### Description of the task
Print the listing below from its opening line through the line holding "strands=3, stations=7)", both ends included.

═════ Information supplied ═════

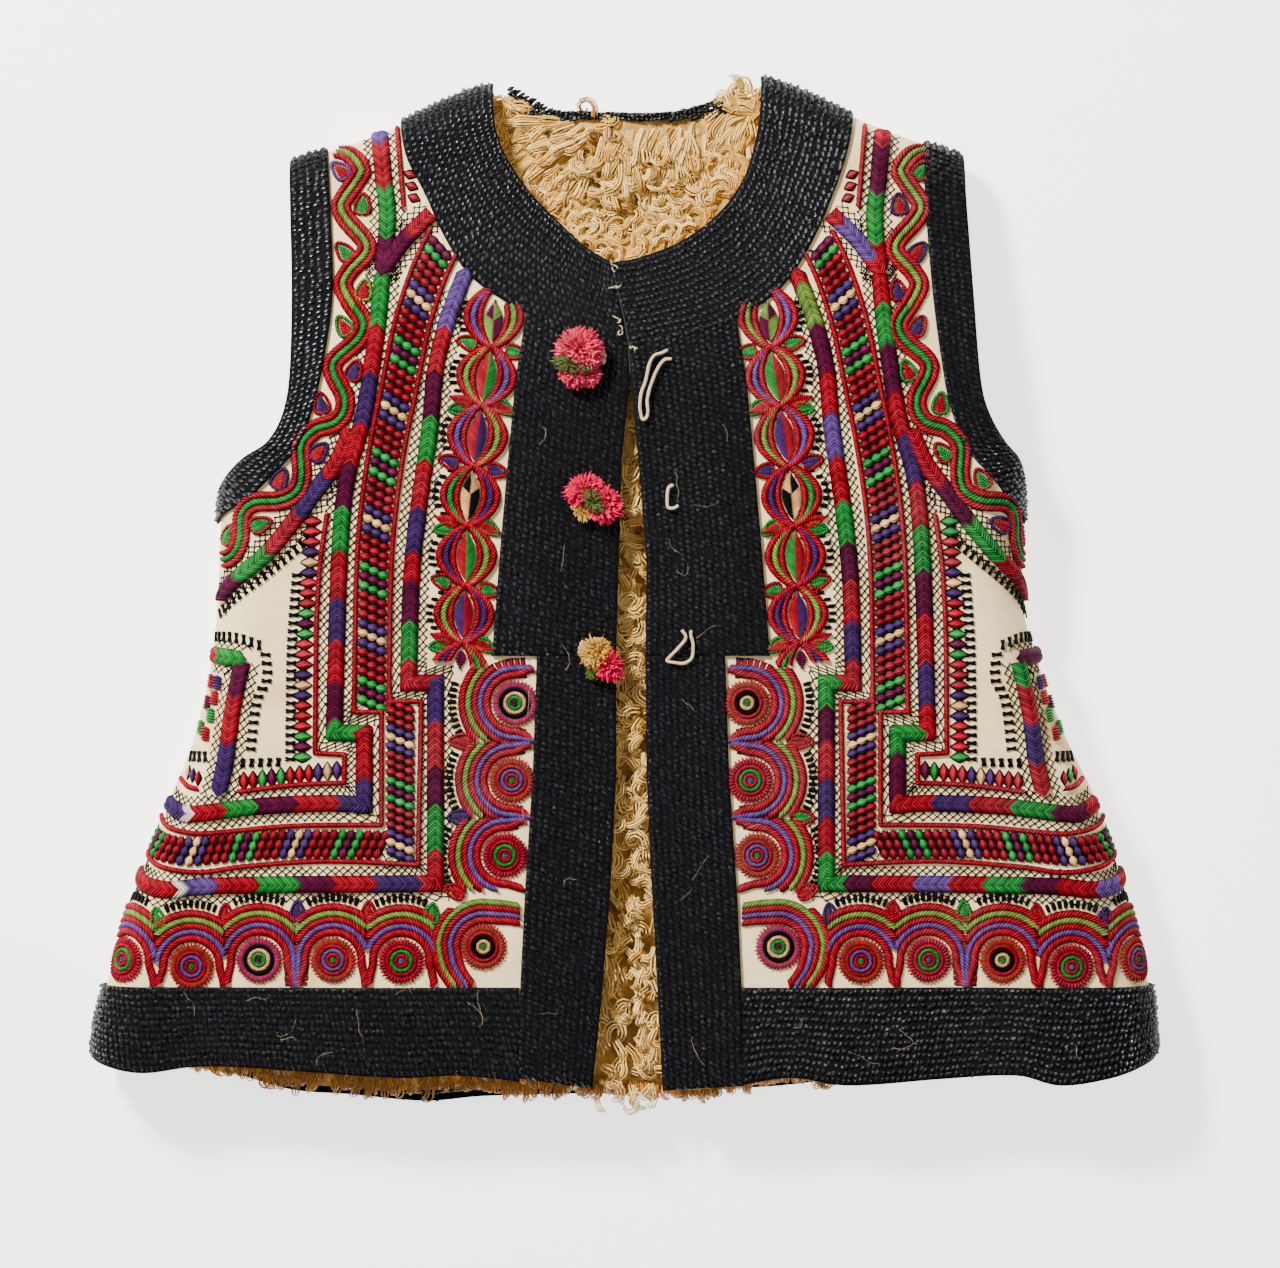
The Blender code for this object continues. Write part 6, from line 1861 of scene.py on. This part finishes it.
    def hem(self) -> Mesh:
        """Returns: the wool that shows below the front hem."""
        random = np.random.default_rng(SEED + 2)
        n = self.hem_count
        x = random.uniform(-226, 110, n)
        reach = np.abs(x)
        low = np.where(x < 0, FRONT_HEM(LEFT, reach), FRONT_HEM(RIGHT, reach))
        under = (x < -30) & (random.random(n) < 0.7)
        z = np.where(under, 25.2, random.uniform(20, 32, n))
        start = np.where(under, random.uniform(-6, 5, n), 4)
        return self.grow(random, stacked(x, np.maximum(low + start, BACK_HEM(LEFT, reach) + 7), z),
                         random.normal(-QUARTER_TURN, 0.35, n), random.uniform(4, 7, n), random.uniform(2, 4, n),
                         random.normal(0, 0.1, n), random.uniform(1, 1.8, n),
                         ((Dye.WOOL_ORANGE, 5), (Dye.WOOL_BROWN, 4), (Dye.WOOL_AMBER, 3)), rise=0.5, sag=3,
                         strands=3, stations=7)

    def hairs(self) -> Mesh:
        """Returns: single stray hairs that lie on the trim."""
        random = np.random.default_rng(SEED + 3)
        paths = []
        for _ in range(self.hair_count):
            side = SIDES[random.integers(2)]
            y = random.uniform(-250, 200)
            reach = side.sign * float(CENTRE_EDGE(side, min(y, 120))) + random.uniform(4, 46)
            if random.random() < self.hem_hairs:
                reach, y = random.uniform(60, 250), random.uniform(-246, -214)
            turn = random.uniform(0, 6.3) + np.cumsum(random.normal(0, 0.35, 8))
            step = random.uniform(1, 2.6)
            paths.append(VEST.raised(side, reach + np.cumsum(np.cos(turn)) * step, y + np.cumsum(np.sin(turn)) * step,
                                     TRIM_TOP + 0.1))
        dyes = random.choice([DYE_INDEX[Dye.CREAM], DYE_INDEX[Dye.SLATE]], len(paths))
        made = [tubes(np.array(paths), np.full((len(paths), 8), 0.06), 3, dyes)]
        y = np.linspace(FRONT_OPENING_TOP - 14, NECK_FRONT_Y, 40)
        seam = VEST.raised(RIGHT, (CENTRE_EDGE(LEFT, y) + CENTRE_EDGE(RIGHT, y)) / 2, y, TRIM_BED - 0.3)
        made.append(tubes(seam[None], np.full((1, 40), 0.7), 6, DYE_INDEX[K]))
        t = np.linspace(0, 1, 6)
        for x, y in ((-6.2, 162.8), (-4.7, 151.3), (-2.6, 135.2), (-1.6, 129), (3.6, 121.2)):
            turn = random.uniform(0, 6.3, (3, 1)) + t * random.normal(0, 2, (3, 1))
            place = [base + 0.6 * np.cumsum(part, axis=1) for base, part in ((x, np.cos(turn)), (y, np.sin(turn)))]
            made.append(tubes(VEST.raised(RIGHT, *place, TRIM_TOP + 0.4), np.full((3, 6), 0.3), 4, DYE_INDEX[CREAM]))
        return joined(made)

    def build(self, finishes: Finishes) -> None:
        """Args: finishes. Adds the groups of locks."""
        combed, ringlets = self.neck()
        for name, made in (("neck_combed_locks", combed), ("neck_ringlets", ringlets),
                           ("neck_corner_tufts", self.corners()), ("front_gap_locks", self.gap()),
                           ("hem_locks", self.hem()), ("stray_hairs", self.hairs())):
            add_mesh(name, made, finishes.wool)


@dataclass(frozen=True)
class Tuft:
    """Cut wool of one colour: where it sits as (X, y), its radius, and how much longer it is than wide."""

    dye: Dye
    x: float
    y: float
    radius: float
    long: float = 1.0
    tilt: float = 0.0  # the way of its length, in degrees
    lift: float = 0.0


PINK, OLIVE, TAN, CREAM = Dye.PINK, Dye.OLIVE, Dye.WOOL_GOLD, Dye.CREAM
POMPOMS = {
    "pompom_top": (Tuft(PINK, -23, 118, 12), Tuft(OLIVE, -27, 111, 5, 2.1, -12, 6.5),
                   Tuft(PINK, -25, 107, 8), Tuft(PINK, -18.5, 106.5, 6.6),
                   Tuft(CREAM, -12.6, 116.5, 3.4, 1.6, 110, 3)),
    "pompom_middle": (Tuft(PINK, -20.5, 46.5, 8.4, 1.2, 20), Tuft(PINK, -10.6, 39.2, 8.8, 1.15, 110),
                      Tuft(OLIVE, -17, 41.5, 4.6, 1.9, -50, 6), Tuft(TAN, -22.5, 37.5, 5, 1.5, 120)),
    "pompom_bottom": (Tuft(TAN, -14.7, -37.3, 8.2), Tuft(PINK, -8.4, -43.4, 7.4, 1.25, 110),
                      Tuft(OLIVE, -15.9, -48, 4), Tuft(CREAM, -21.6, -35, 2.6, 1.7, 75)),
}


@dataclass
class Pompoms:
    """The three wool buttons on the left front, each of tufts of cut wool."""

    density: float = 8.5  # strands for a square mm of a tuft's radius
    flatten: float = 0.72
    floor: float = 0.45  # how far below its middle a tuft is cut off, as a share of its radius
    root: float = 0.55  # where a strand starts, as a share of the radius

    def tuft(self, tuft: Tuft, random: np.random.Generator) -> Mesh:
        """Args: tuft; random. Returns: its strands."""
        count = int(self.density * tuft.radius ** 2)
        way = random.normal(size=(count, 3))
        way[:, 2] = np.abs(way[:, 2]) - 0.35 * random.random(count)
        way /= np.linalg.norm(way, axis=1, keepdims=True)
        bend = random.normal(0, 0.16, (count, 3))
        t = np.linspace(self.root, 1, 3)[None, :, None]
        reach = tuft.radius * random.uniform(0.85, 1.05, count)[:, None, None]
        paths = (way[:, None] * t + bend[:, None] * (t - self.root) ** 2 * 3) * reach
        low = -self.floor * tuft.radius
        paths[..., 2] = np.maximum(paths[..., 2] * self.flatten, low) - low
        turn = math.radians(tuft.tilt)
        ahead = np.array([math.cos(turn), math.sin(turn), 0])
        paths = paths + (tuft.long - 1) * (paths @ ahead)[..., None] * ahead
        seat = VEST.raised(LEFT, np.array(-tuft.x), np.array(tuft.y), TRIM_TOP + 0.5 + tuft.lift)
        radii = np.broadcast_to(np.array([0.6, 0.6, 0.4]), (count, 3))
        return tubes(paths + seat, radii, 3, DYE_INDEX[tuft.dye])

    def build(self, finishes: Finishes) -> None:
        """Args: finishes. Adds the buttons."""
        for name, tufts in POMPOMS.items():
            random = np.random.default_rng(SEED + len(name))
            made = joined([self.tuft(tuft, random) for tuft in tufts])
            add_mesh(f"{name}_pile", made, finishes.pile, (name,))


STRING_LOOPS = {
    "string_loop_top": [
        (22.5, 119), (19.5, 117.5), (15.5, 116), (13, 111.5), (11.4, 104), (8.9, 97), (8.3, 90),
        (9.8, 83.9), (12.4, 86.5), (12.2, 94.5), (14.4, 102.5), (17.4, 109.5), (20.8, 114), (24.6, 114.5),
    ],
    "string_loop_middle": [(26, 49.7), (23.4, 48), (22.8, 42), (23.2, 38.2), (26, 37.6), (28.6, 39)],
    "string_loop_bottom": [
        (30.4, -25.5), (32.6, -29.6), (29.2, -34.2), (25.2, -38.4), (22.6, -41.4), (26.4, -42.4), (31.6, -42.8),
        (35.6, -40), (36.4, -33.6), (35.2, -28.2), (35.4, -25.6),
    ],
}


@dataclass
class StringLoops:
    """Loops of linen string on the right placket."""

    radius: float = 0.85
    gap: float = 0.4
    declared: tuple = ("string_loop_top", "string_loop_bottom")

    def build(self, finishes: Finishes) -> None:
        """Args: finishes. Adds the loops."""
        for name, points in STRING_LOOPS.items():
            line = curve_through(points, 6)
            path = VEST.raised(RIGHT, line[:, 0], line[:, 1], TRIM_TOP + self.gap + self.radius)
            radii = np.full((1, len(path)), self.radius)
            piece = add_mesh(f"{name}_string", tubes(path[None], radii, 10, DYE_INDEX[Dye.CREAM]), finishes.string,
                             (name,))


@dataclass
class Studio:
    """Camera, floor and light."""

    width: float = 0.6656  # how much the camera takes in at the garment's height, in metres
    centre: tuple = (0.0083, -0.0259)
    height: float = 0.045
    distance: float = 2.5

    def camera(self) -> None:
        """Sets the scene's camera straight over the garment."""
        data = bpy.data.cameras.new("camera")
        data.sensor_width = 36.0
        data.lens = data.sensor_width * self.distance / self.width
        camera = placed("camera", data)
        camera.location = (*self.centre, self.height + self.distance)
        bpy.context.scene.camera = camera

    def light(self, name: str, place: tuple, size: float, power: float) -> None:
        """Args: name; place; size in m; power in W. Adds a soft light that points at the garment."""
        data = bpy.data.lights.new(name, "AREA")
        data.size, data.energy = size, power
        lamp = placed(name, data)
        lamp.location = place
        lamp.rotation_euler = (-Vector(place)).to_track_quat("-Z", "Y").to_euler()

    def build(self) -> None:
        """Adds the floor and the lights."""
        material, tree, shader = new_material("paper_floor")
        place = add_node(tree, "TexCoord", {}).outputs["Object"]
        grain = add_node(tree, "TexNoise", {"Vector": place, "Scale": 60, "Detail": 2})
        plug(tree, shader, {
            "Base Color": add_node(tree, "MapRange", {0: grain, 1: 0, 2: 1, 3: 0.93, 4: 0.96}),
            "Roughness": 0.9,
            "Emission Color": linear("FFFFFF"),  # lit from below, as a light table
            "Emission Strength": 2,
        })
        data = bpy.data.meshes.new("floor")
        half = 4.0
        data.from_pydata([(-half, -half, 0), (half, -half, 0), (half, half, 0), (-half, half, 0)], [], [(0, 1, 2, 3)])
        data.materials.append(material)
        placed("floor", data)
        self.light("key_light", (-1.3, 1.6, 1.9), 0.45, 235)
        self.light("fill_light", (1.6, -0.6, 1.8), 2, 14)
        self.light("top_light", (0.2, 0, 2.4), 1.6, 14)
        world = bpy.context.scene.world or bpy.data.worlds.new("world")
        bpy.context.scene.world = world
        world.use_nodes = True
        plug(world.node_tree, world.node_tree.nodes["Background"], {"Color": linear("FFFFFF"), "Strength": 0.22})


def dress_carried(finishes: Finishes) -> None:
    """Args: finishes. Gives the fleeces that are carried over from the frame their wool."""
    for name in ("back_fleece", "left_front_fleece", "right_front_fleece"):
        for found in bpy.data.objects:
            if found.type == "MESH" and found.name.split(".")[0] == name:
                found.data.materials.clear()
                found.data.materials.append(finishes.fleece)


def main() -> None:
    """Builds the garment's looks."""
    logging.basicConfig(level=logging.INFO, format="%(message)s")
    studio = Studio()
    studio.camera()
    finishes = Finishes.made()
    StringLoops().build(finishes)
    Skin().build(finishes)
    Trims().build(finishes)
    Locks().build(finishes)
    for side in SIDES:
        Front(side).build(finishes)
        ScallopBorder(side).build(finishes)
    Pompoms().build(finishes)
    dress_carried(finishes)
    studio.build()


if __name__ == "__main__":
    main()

═════

### Solution
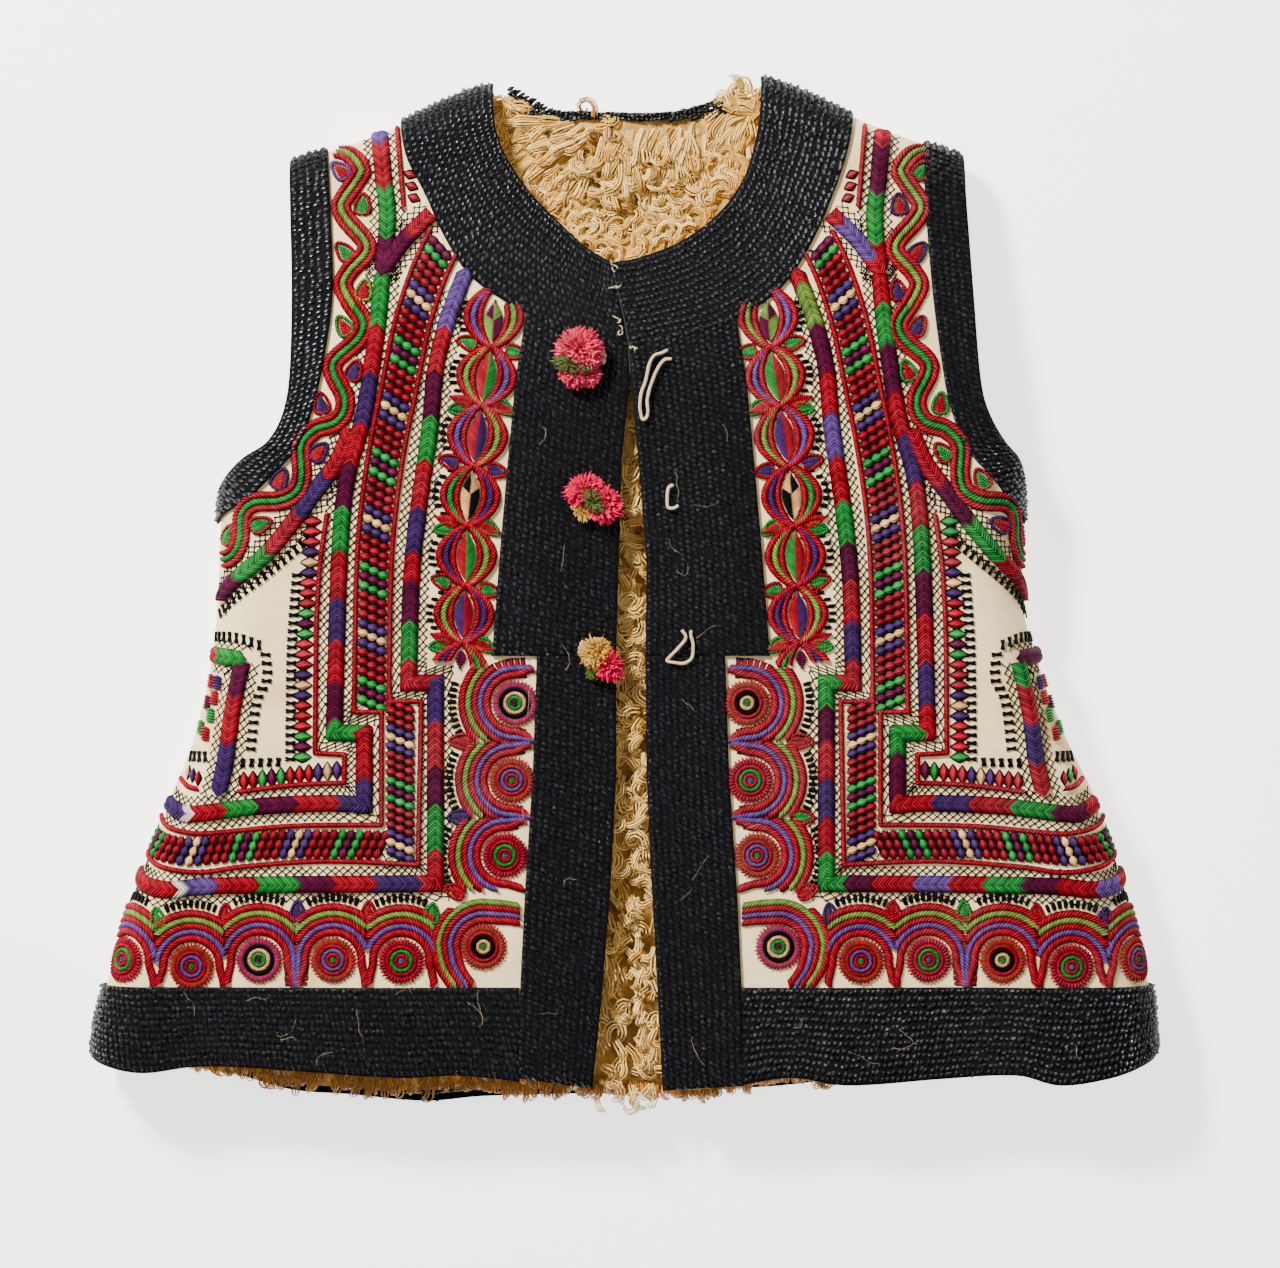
The Blender code for this object continues. Write part 6, from line 1861 of scene.py on. This part finishes it.
    def hem(self) -> Mesh:
        """Returns: the wool that shows below the front hem."""
        random = np.random.default_rng(SEED + 2)
        n = self.hem_count
        x = random.uniform(-226, 110, n)
        reach = np.abs(x)
        low = np.where(x < 0, FRONT_HEM(LEFT, reach), FRONT_HEM(RIGHT, reach))
        under = (x < -30) & (random.random(n) < 0.7)
        z = np.where(under, 25.2, random.uniform(20, 32, n))
        start = np.where(under, random.uniform(-6, 5, n), 4)
        return self.grow(random, stacked(x, np.maximum(low + start, BACK_HEM(LEFT, reach) + 7), z),
                         random.normal(-QUARTER_TURN, 0.35, n), random.uniform(4, 7, n), random.uniform(2, 4, n),
                         random.normal(0, 0.1, n), random.uniform(1, 1.8, n),
                         ((Dye.WOOL_ORANGE, 5), (Dye.WOOL_BROWN, 4), (Dye.WOOL_AMBER, 3)), rise=0.5, sag=3,
                         strands=3, stations=7)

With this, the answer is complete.